### Problem to solve
Nothing outside the stretch should be returned: give exactly the lines from the line containing "Recreate this object" through the line containing "2.1, wire: 0.3", including both.

### Supplied data
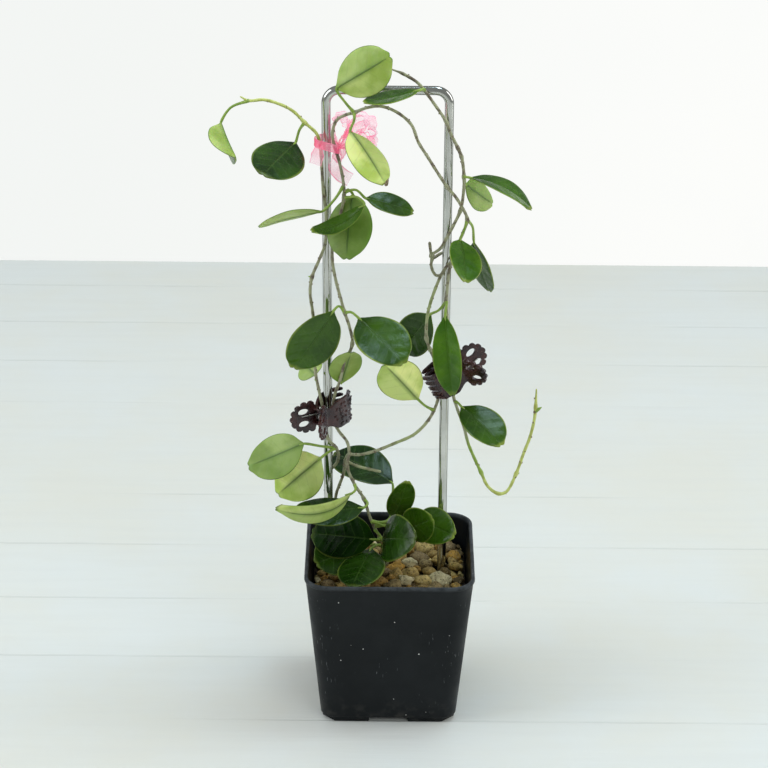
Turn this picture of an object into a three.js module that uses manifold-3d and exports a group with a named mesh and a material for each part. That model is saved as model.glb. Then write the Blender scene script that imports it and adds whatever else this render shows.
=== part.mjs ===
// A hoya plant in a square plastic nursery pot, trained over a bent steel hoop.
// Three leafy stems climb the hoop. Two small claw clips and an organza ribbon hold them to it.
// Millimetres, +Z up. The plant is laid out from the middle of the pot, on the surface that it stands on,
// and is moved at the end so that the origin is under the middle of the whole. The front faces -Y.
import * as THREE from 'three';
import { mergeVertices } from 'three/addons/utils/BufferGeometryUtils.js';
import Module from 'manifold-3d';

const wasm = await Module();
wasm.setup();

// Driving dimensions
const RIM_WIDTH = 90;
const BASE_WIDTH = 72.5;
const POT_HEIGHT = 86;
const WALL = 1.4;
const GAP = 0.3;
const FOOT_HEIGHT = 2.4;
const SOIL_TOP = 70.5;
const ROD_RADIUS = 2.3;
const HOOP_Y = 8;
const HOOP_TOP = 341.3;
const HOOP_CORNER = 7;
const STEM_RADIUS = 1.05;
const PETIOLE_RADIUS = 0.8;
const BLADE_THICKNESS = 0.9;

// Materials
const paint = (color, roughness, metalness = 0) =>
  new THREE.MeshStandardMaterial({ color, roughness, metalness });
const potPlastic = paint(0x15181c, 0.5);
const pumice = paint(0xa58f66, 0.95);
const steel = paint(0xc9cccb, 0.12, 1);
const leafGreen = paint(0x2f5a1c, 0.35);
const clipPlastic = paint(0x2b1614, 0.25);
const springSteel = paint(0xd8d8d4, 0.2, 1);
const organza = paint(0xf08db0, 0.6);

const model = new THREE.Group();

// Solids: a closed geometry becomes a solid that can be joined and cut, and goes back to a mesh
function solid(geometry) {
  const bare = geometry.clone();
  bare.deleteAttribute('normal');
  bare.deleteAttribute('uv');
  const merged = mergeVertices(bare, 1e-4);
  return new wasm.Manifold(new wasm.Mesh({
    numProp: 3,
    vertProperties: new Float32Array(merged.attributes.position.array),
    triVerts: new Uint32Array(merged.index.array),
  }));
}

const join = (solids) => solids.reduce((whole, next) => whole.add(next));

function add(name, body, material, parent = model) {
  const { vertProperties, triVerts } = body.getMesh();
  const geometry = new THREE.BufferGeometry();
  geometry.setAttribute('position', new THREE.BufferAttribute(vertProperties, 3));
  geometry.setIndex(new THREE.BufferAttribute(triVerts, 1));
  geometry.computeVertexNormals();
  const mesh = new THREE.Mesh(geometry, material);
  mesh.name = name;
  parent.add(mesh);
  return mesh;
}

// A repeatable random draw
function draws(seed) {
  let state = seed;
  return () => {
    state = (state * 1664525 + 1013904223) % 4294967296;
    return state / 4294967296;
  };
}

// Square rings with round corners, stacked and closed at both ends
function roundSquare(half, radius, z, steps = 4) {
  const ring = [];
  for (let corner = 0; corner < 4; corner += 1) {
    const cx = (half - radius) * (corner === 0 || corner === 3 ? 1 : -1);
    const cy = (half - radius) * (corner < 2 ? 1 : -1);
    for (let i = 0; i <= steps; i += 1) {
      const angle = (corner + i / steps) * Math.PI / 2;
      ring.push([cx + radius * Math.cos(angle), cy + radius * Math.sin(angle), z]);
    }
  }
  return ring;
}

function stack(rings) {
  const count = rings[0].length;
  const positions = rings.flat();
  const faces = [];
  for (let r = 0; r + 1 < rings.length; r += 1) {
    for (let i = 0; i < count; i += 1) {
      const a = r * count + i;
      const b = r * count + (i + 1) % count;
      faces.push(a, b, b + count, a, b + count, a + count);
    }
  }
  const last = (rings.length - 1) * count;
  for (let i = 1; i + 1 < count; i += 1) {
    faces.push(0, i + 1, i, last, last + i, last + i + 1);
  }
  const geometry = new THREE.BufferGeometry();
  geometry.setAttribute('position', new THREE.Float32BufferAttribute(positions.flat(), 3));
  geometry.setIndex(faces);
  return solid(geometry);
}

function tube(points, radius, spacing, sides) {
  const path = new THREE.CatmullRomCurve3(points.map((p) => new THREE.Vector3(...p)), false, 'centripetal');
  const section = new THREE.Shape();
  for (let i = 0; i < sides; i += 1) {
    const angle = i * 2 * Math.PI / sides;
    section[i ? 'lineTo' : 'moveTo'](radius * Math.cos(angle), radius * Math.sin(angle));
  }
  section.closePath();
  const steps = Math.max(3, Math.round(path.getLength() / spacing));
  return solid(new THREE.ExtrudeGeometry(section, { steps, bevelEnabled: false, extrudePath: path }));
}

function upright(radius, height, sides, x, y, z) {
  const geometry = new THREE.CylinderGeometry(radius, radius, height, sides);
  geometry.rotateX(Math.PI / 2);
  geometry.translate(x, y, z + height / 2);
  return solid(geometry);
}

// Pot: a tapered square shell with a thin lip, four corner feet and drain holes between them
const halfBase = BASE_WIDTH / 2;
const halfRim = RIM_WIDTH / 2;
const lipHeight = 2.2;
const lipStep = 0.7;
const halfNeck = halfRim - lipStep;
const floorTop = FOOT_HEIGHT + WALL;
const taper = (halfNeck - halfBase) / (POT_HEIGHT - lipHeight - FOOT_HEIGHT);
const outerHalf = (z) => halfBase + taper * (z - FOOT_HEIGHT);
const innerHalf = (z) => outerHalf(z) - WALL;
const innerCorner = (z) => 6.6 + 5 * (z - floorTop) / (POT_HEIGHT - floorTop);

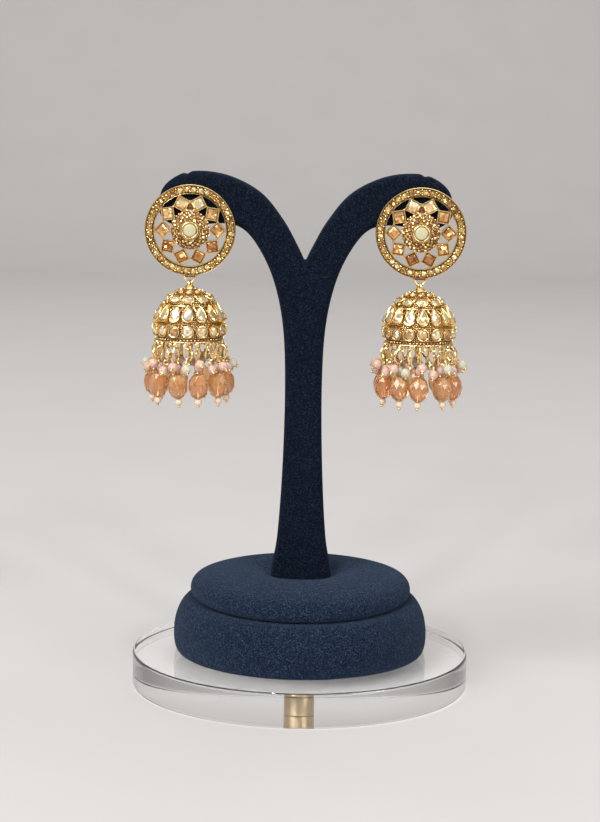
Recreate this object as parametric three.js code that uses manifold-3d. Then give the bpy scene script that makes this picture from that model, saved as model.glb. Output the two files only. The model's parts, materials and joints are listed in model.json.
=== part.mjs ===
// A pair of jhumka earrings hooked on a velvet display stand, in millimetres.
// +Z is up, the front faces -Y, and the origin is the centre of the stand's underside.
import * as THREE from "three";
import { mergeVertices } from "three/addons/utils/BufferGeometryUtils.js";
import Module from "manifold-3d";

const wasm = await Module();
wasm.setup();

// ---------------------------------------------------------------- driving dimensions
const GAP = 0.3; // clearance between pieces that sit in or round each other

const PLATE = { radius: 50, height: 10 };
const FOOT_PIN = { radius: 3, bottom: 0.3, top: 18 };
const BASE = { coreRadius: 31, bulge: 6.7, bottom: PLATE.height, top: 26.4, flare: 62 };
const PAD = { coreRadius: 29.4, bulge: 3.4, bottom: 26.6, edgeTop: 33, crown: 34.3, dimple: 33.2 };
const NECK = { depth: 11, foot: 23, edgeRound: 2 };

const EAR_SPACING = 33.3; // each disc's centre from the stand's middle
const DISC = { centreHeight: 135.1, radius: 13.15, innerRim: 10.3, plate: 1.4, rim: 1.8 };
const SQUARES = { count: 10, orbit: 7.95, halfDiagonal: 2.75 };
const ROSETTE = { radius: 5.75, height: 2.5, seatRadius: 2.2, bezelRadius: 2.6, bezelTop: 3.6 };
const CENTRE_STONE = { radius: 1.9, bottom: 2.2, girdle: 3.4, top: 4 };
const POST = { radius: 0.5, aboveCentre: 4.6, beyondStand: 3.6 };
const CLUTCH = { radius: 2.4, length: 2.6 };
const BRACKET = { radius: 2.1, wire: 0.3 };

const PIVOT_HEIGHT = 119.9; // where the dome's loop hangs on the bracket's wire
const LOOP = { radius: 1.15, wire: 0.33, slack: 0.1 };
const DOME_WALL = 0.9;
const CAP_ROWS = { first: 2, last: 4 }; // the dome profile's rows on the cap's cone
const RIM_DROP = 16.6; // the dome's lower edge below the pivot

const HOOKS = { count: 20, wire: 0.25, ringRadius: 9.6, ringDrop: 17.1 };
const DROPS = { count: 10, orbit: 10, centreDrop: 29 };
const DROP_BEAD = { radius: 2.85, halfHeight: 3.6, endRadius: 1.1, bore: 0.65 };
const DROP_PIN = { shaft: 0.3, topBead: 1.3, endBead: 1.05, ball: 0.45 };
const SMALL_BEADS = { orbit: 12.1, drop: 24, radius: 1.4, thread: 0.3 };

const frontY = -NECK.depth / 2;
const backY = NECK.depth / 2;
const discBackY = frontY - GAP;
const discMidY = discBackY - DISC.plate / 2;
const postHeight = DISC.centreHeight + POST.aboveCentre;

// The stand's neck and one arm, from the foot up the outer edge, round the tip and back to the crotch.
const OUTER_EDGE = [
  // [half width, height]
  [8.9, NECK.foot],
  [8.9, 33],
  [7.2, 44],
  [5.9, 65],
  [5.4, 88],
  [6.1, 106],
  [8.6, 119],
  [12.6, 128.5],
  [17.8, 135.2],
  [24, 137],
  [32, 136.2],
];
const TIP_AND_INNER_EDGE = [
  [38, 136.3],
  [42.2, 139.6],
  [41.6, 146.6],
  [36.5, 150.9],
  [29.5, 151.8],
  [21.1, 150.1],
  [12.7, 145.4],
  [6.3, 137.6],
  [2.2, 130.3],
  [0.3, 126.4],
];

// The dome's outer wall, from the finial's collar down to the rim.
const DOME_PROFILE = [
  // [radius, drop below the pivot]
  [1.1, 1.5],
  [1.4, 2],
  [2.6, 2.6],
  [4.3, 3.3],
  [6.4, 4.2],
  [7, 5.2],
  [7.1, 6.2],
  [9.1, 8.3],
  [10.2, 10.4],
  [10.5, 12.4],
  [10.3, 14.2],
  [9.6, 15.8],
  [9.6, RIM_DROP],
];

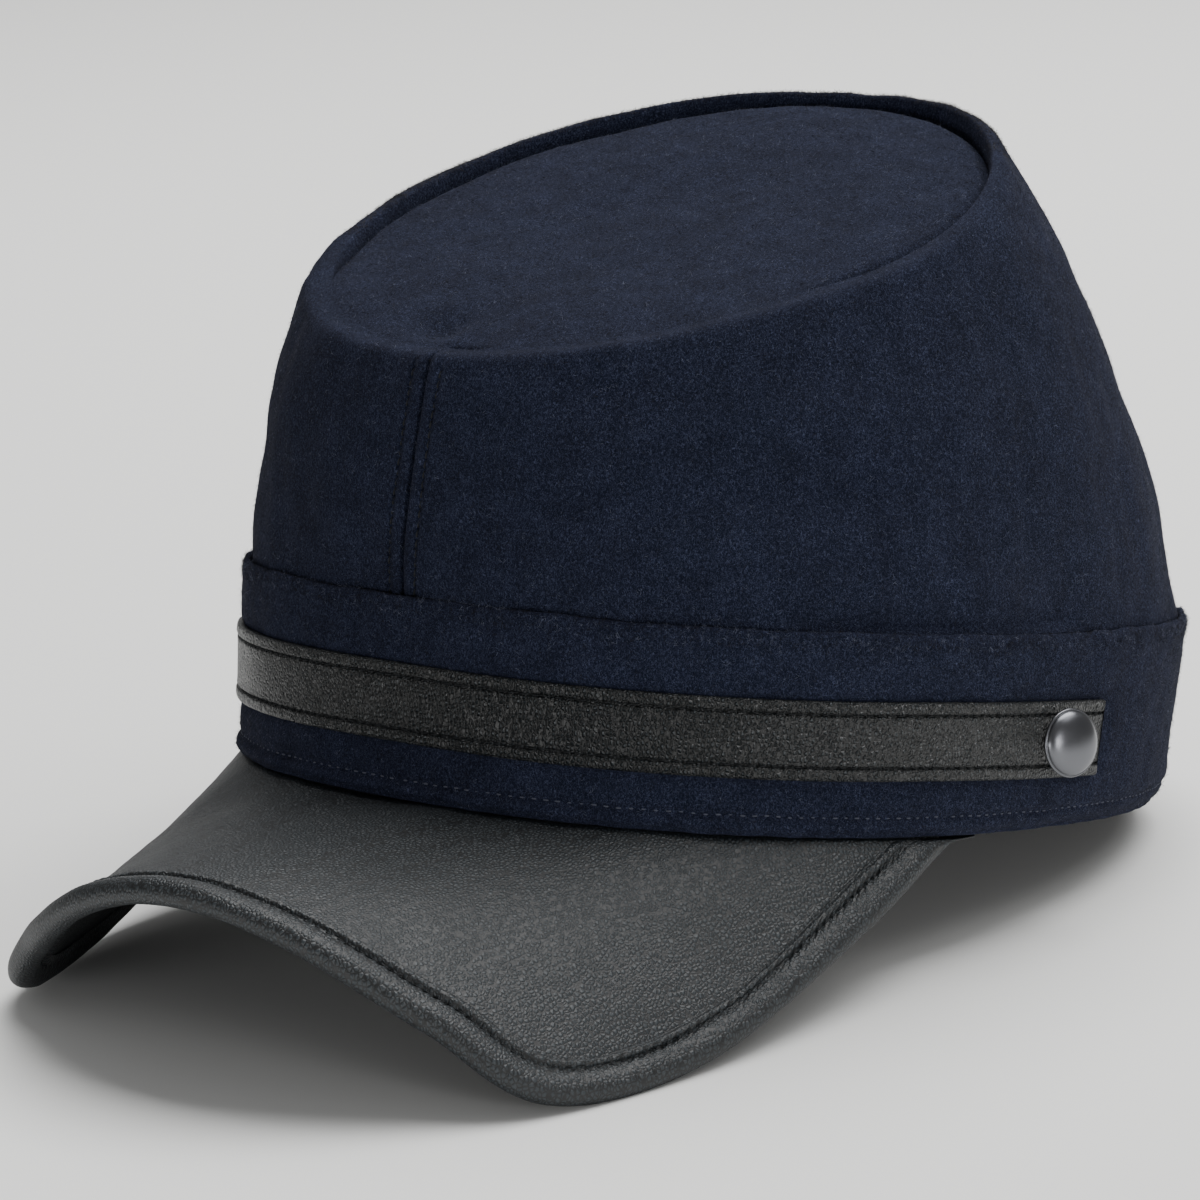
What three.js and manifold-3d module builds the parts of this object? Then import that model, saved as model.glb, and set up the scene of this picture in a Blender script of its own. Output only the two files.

### Response to the task
Recreate this object as parametric three.js code that uses manifold-3d. Then give the bpy scene script that makes this picture from that model, saved as model.glb. Output the two files only. The model's parts, materials and joints are listed in model.json.
=== part.mjs ===
// A pair of jhumka earrings hooked on a velvet display stand, in millimetres.
// +Z is up, the front faces -Y, and the origin is the centre of the stand's underside.
import * as THREE from "three";
import { mergeVertices } from "three/addons/utils/BufferGeometryUtils.js";
import Module from "manifold-3d";

const wasm = await Module();
wasm.setup();

// ---------------------------------------------------------------- driving dimensions
const GAP = 0.3; // clearance between pieces that sit in or round each other

const PLATE = { radius: 50, height: 10 };
const FOOT_PIN = { radius: 3, bottom: 0.3, top: 18 };
const BASE = { coreRadius: 31, bulge: 6.7, bottom: PLATE.height, top: 26.4, flare: 62 };
const PAD = { coreRadius: 29.4, bulge: 3.4, bottom: 26.6, edgeTop: 33, crown: 34.3, dimple: 33.2 };
const NECK = { depth: 11, foot: 23, edgeRound: 2 };

const EAR_SPACING = 33.3; // each disc's centre from the stand's middle
const DISC = { centreHeight: 135.1, radius: 13.15, innerRim: 10.3, plate: 1.4, rim: 1.8 };
const SQUARES = { count: 10, orbit: 7.95, halfDiagonal: 2.75 };
const ROSETTE = { radius: 5.75, height: 2.5, seatRadius: 2.2, bezelRadius: 2.6, bezelTop: 3.6 };
const CENTRE_STONE = { radius: 1.9, bottom: 2.2, girdle: 3.4, top: 4 };
const POST = { radius: 0.5, aboveCentre: 4.6, beyondStand: 3.6 };
const CLUTCH = { radius: 2.4, length: 2.6 };
const BRACKET = { radius: 2.1, wire: 0.3 };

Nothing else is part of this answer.